Five Thousand Euros for a Lindsay Lohan Photo
Whenever I think about how blogging works in Germany versus how it works in the United States, I end up bitter. American bloggers operate under the protective umbrella of fair use—a legal doctrine that allows commentary, criticism, and general internet culture to function without every embedded image becoming a liability. German law has no equivalent. And someone has decided to exploit that gap as aggressively as possible.
The law firm activeLAW, acting on behalf of the Berlin-based image agency hgm-press Michel OHG, began sending mass cease-and-desist letters to bloggers across the country. In German legal culture these are called Abmahnungen—a formal demand letter that arrives with a monetary claim attached, and which carries the force of civil law behind it. The demands were typically running around €5,000 per image. The agency had quietly acquired rights to a broad catalog of photos and was now running automated Google Image searches to identify anyone who had used them, regardless of whether the blogger had credited the source or even obtained written permission first.
The site Autodino was hit with nearly €19,000 in demands for three photos. We Like That received a €3,000 claim for a piece about the artist Nathan Sawaya. This journal and its former sister site were served with a €5,000 demand for a single photo of Lindsay Lohan. I’d like to say it was a particularly good photo. It wasn’t especially.
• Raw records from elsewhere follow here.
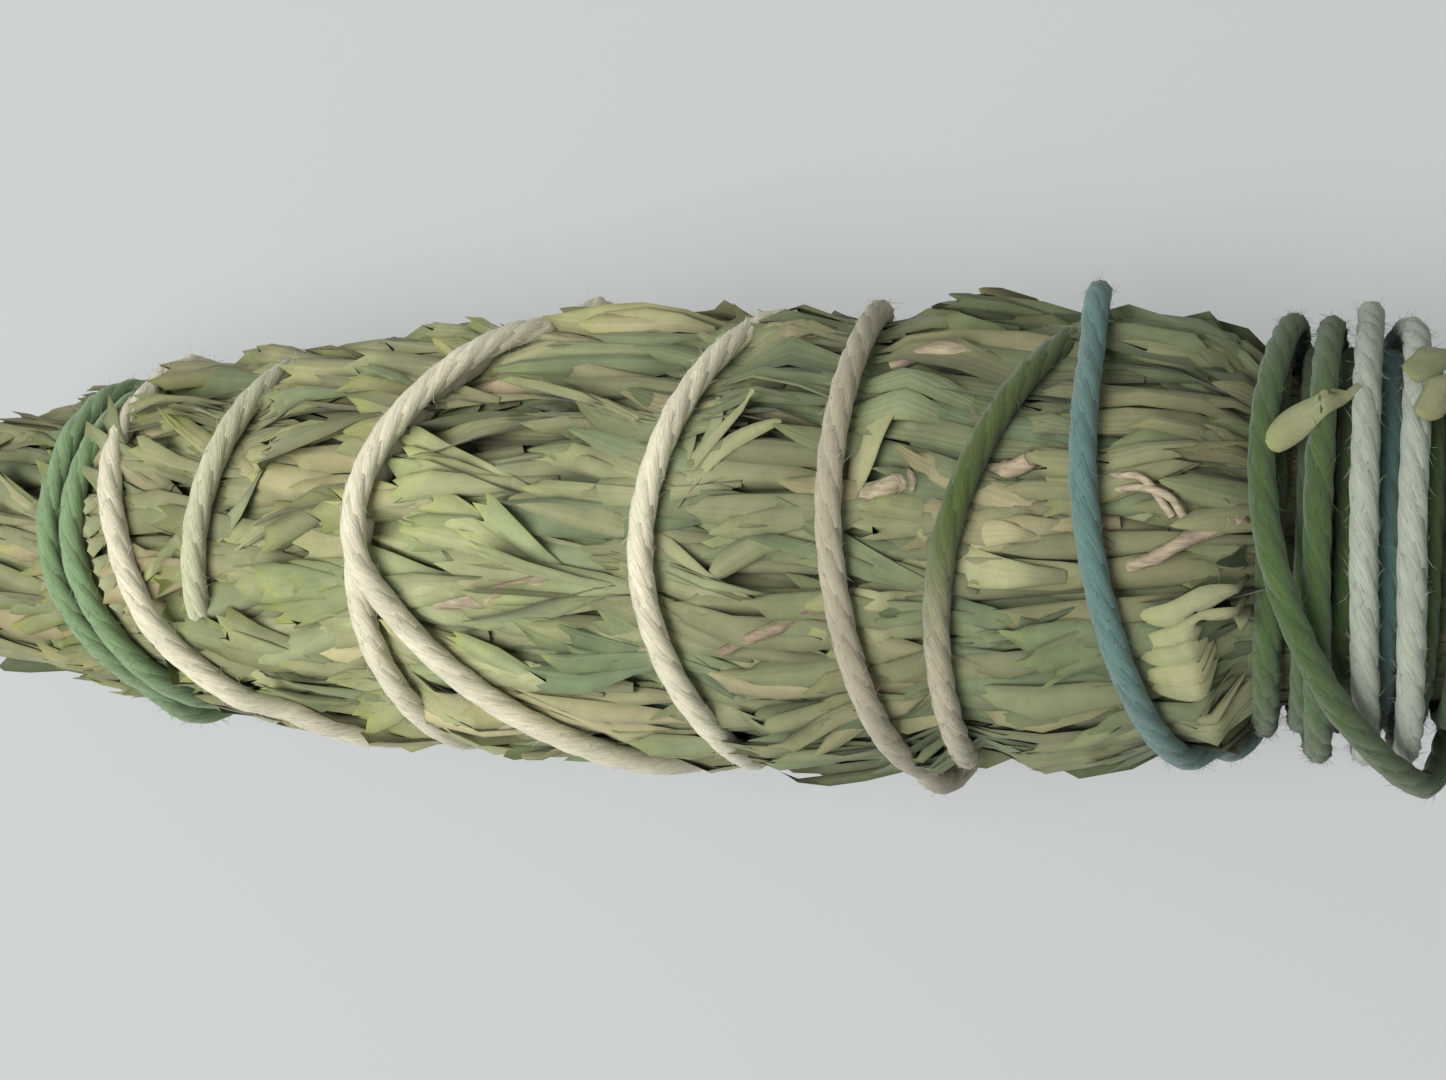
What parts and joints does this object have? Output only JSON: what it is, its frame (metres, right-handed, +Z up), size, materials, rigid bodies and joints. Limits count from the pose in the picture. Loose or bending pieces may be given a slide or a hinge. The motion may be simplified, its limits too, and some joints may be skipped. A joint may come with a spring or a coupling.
{
  "type": "smudge stick",
  "caption": "Dried sagebrush sprigs laid side by side and wound into a tapered stick with variegated yarn.",
  "frame": {"origin": "bottom centre of the bounding box, on the surface that the stick lies on", "axes": "+X along the stick from its leaf tip to its cut stems, +Z up from the surface, +Y to the stick's left seen from its tip"},
  "size_m": [0.1846, 0.0492, 0.0467],
  "materials": {
    "sagebrush_leaf": "dry, matt and felted",
    "woody_stem": "bare and matt",
    "yarn_dark_green": "soft four-ply yarn",
    "yarn_teal": "soft four-ply yarn",
    "yarn_cream": "soft four-ply yarn",
    "yarn_pale_sage": "soft four-ply yarn",
    "yarn_sage": "soft four-ply yarn"
  },
  "bodies": {
    "root": {"bare_twig_1": "woody_stem", "bare_twig_2": "woody_stem", "bare_twig_3": "woody_stem", "bare_twig_4": "woody_stem", "heart_sprig_1_leaves": "sagebrush_leaf", "heart_sprig_1_stem": "woody_stem", "heart_sprig_2_leaves": "sagebrush_leaf", "heart_sprig_2_stem": "woody_stem", "heart_sprig_3_leaves": "sagebrush_leaf", "heart_sprig_3_stem": "woody_stem", "sprig_01_leaves": "sagebrush_leaf", "sprig_01_stem": "woody_stem", "sprig_02_leaves": "sagebrush_leaf", "sprig_02_stem": "woody_stem", "sprig_03_leaves": "sagebrush_leaf", "sprig_03_stem": "woody_stem", "sprig_04_leaves": "sagebrush_leaf", "sprig_04_stem": "woody_stem", "sprig_05_leaves": "sagebrush_leaf", "sprig_05_stem": "woody_stem", "sprig_06_leaves": "sagebrush_leaf", "sprig_06_stem": "woody_stem", "sprig_07_leaves": "sagebrush_leaf", "sprig_07_stem": "woody_stem", "sprig_08_leaves": "sagebrush_leaf", "sprig_08_stem": "woody_stem", "sprig_09_leaves": "sagebrush_leaf", "sprig_09_stem": "woody_stem", "sprig_10_leaves": "sagebrush_leaf", "sprig_10_stem": "woody_stem", "yarn_01_dark_green": "yarn_dark_green", "yarn_02_teal": "yarn_teal", "yarn_03_dark_green": "yarn_dark_green", "yarn_04_cream": "yarn_cream", "yarn_05_pale_sage": "yarn_pale_sage", "yarn_06_sage": "yarn_sage", "yarn_07_cream": "yarn_cream", "yarn_08_teal": "yarn_teal", "yarn_09_cream": "yarn_cream", "yarn_10_dark_green": "yarn_dark_green"}
  },
  "joints": []
}
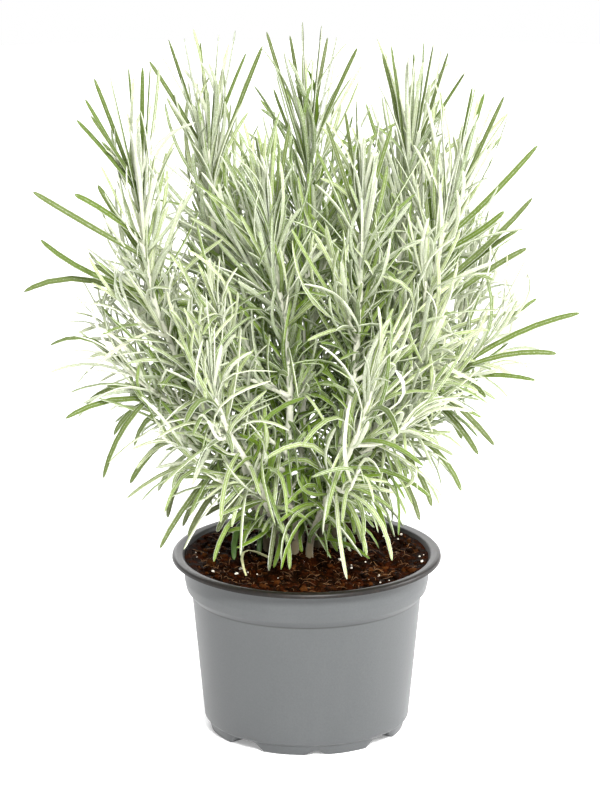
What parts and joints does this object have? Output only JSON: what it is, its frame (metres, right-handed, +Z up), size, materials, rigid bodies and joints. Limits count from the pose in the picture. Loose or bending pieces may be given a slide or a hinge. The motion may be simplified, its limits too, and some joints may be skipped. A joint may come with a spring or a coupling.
{
  "type": "potted curry plant",
  "caption": "Upright bushy herb with narrow silvery leaves on woolly stems, growing in compost in a round tapered nursery pot with a rolled rim and a notched foot ring.",
  "frame": {"origin": "centre of the pot's foot ring, on the surface that the pot stands on", "axes": "+Z up along the pot's axis and the plant's height, -Y the front that the picture shows, +X to the right of that view"},
  "size_m": [0.264, 0.224, 0.347],
  "materials": {
    "pot_plastic": "fine satin, dark inside",
    "compost": "crumbly and moist",
    "foliage": "downy"
  },
  "bodies": {
    "root": {"pot": "pot_plastic", "compost": "compost", "stem_front": "foliage", "stem_left": "foliage", "stem_back_left": "foliage", "stem_middle": "foliage", "stem_front_right": "foliage", "stem_right_top": "foliage", "stem_right": "foliage", "stem_low_left": "foliage", "stem_low_right": "foliage", "stem_rear_left": "foliage", "stem_rear": "foliage", "stem_rear_right": "foliage", "stem_far_left": "foliage", "stem_far_right": "foliage"}
  },
  "joints": []
}
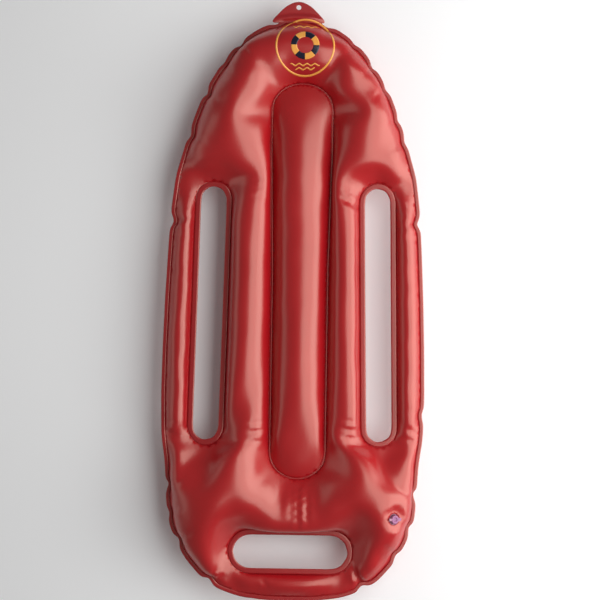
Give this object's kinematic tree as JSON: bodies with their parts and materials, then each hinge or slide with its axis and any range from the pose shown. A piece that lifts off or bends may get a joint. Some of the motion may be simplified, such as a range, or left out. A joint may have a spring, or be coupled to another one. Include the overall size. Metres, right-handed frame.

What makes this ugliest isn’t just the sums—it’s the indiscriminate scale. Attribution didn’t matter. Written permission didn’t matter. The mechanism was purely automated: crawl, match, bill. The legal machinery of Abmahnung culture in Germany is a well-established racket, and without fair use protections there’s nothing to stop it. A law firm can sustain itself doing nothing but this.
The knock-on effects are obvious. Platforms built entirely on image sharing—Tumblr, Pinterest, the basic human act of passing a picture across the internet with a thought attached—would be functionally illegal under current German copyright law. You can’t reshare an image you don’t own. Not for inspiration, not for commentary, not for a throwaway post about a celebrity. A single letter can undo years of work and thousands of hours of someone’s life, not because they did anything wrong in any meaningful sense, but because the law never caught up with how the internet actually functions.
Germany keeps insisting it wants a thriving digital culture. But a legal framework that enables industrial-scale litigation against bloggers for sharing photos isn’t a foundation for one. It’s a toll booth on a road that shouldn’t have one—and the only people profiting from it are the ones collecting the tolls.